Well, I think the danger would be if the focus on the balloon itself significantly sets back or prevents what is the absolute pure need for the two countries to find a modus vivendi. Blinken’s visit, at least, was perhaps the first step of what would be a very long process to do that, but it seems that the two countries are groping for a framework with which to govern their ties. This is important, given their respective sizes and capacities, not to mention the degree to which we’re still quite dependent upon each other in the economic realm. I think the balloon will become a distraction from what is a larger and more important strategic issue between the two countries.

How do you view the American response to China’s military modernization?

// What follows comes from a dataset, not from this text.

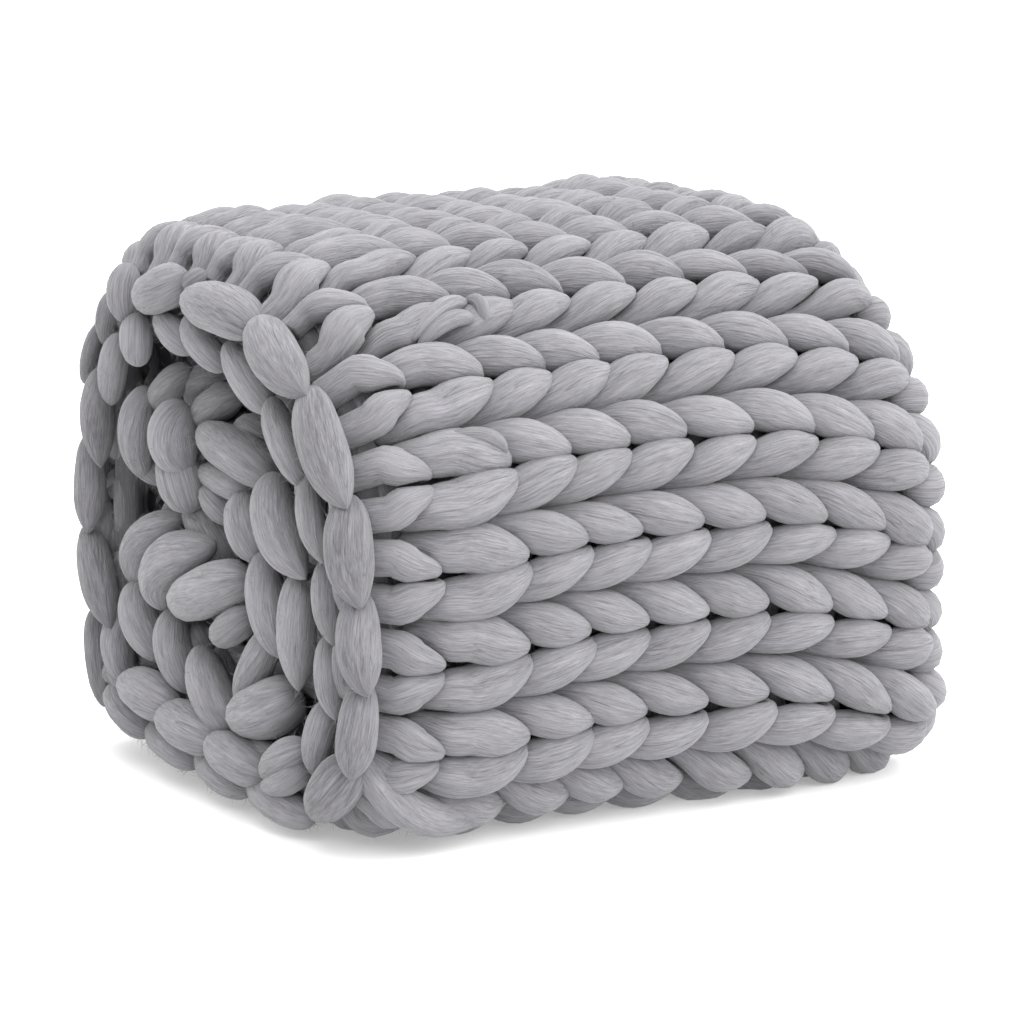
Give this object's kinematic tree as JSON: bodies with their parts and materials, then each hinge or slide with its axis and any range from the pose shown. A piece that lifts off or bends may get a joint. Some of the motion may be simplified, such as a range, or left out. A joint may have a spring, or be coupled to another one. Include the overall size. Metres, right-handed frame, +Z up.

Depending on who you talk to, China is either the pacing challenge or the pacing threat. It’s the country around which, at least in principle, U.S. modernization and plans are being oriented. What that means is that there’s going to be a much greater focus on competing with China in the military domain, to maximize U.S. leverage and minimize U.S. vulnerability. But, of course, China has a say in how it responds to the actions that the United States is taking in response to Chinese modernization. It will almost certainly seek to offset those, which means that, in the military domain, you’re quite likely to see a greater spiral of tensions and instability, which runs the risk of a real crisis between the two countries. If you look at how a balloon was handled, one has to ask: How are the two countries prepared to handle an actual military fight? ♦

An earlier version of this article misidentified the location of the Chinese Embassy bombed during the war.